‘Unacceptable’: Sen. Sinema responds to activists who cornered her in bathroom
Sen. Kyrsten Sinema slammed an activist organization on Monday, the day after several of its members confronted her in her classroom at Arizona State University and followed her into a bathroom while filming.
While the Arizona Democrat boosted her state’s support for the First Amendment, calling it “vital to our democracy,” she deemed Sunday’s confrontation “not legitimate protest.”
“Yesterday, several individuals disrupted my class at Arizona State University. After deceptively entering a locked, secure building, these individuals filmed and publicly posted videos of my students without their permission — including footage taken of both my students and I using a restroom,” Sinema began in a statement posted to Twitter.
“Yesterday’s behavior was not legitimate protest,” she added. “It is unacceptable for activist organizations to instruct their members to jeopardize themselves by engaging in unlawful activities such as gaining entry to close university buildings, disrupting learning environments, and filming students in a restroom.”
Sinema pointed to her commitment to creating a “safe and intellectually challenging environment” for her students in the past 19 years she has been teaching at the university, claiming that the environment was breached on Sunday.
“My students were unfairly and unlawfully victimized. This is wholly inappropriate.”
“It is the duty of elected leaders to avoid fostering an environment in which honestly-held policy disagreements serve as the basis for vitriol — raising the temperature in political rhetoric and creating a permission structure for unacceptable behavior.”
Sinema noted that she has met with the activist group “several times” since she was elected and voted to “continue engaging with Arizonans with diverse viewpoints to help inform my work for Arizona.”
Video of the incident shows the small group of immigration activists — some of whom indicated they may be here illegally — following the senator through an ASU hallway as they continue to berate her when she enters a bathroom stall.
She told the activists that she had to leave, but they continued to follow her into the ladies’ room, still filming.
“We knocked on doors for you to get you elected. Just how we got you elected, we can get you out of office if you don’t support what you promised us,” one of the activists said to Sinema in the phone-recorded video viewed almost 2 million times on Twitter.

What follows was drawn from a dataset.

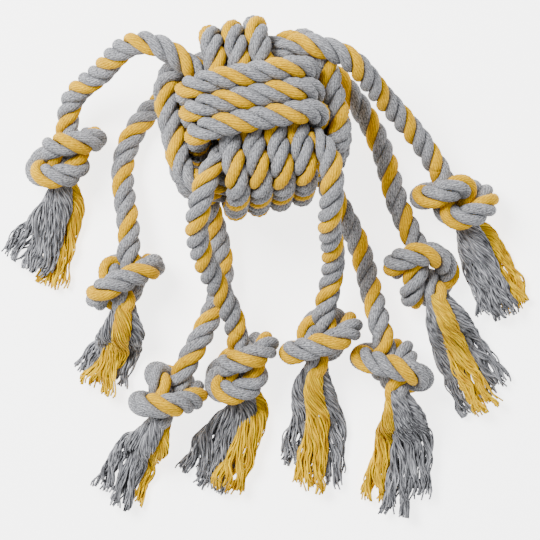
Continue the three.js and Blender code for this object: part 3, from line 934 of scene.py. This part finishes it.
# %% [markdown]
# ## Inside the ball
# The legs' ropes go on inside the ball, gripped in a tight bundle. It shows only as darkness
# between the turns. Eight ropes knotted together there would cost work that nobody sees, so
# it is one short rope, wound round in the room that the turns leave.

# %% Inner bundle
bundle_tilt = 1.1
bundle_points = 160
first_core_seed = 30
core_radius = float(core_high[0] - core_low[0]) / 2
core_reach = core_radius - rope_diameter / 2
t = np.linspace(-1, 1, bundle_points)
bundle = np.stack([
    np.cos(t * full_turn) * np.cos(t * bundle_tilt) * core_reach,
    np.sin(t * full_turn) * np.cos(t * bundle_tilt) * core_reach,
    np.sin(t * bundle_tilt) * core_reach,
], axis=-1) + ball_centre
bundle = even_steps(bundle, ring_step)
core_tubes = []
for k in range(3):
    turn = lay_turn(bundle, k * full_turn / 3)
    core_tubes.append((*strand_rings(bundle, turn, np.ones(len(bundle)), seed=first_core_seed + k), k))
core = add_piece("inner_rope_bundle", core_tubes, [yellow_strand, grey_strand, grey_strand])
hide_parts("leg_core")
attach(core, "ball")

# %% [markdown]
# ## Floor and light
# The floor is plain and pale. Under lamps alone it would come out grey, so it glows softly
# and the picture's ground is nearly white. Small lamps would throw hard shadows of every
# strand. So one large lamp stands high at the upper left and makes soft shadows to the lower
# right, and a weak one opposite and the pale room fill them.

# %% Floor
floor_reach = 3
floor_corners = [(x * floor_reach, y * floor_reach, 0) for x, y in ((-1, -1), (1, -1), (1, 1), (-1, 1))]
floor_material = bpy.data.materials.new("pale_floor_paint")
floor_material.use_nodes = True
floor_shader = floor_material.node_tree.nodes["Principled BSDF"]
floor_shader.inputs["Base Color"].default_value = linear("#F7F7F6")
floor_shader.inputs["Emission Color"].default_value = linear("#FFFFFF")
floor_shader.inputs["Emission Strength"].default_value = 3.4
floor_shader.inputs["Roughness"].default_value = 0.8
floor_mesh = bpy.data.meshes.new("floor")
floor_mesh.from_pydata(floor_corners, [], [(0, 1, 2, 3)])
floor_mesh.materials.append(floor_material)
floor = bpy.data.objects.new("floor", floor_mesh)
bpy.context.collection.objects.link(floor)
print("floor, m across:", 2 * floor_reach)

# %% Lamps and room
lamp_target = np.array([0, 0, ball_centre[2] / 2])
room_light = 0.37


def add_lamp(name, place, size, watts):
    """A square lamp that is turned towards the toy."""
    lamp_data = bpy.data.lights.new(name, "AREA")
    lamp_data.size = size
    lamp_data.energy = watts
    lamp = bpy.data.objects.new(name, lamp_data)
    lamp.location = place
    lamp.rotation_euler = Vector(lamp_target - np.array(place)).to_track_quat("-Z", "Y").to_euler()
    bpy.context.collection.objects.link(lamp)
    print(name, "W:", watts)


add_lamp("key_lamp", (-0.7, 0.6, 1.3), 0.7, 61)
add_lamp("fill_lamp", (0.9, -0.3, 1.0), 1.2, 6)
room = bpy.data.worlds.new("pale_room")
room.use_nodes = True
room.node_tree.nodes["Background"].inputs["Color"].default_value = linear("#FFFFFF")
room.node_tree.nodes["Background"].inputs["Strength"].default_value = room_light
bpy.context.scene.world = room
print("light from the room:", room_light)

One of the activists, who identified herself as Blanca, told the senator that she had been brought to the US when she was 3 years old. She said her grandparents were deported in 2010 as a result of Arizona’s controversial SB1070 law, one of the strictest anti-immigration laws in the country.
“My grandfather passed away two weeks ago and I wasn’t able to go to Mexico because there is no pathway to citizenship,” she said.
“I’m here because I believe we need this pathway to citizenship,” she continued. “There’s millions of undocumented people who share the same story or even worse.”
Sinema did not respond to the activists, choosing to quietly remain in the closed stall.
According to Arizona law, it is illegal “for any person to knowingly photograph, videotape, film, digitally record or by any other means secretly view another person without that person’s consent” in restrooms, bathrooms, locker rooms, bedrooms, or any other locations where a person has a reasonable expectation of privacy.
“Like many, General Brnovich was disturbed by the video that surfaced this weekend by political activists,” Katie Conner, spokesperson for the Arizona Attorney General’s Office told The Post. “We cannot tolerate lawlessness and this type of conduct to occur. People can disagree without being disagreeable.”
The Attorney General’s office referred The Post to the ASU police regarding an investigation into the incident.
The activists were targeting Sinema for her stance on President Biden’s $3.5 trillion Build Back Better infrastructure bill, which would provide a pathway to citizenship for many illegal immigrants.
On Saturday, Sinema slammed Democratic Party leadership for the House’s “inexcusable” failure to hold a vote on a $1 trillion bipartisan public works bill on Friday.
Sinema joined many moderates who criticized Democratic leadership’s decision to pull the bill from the floor on Friday in order to gain additional time to negotiate Biden’s sweeping, $3.5 trillion social spending bill.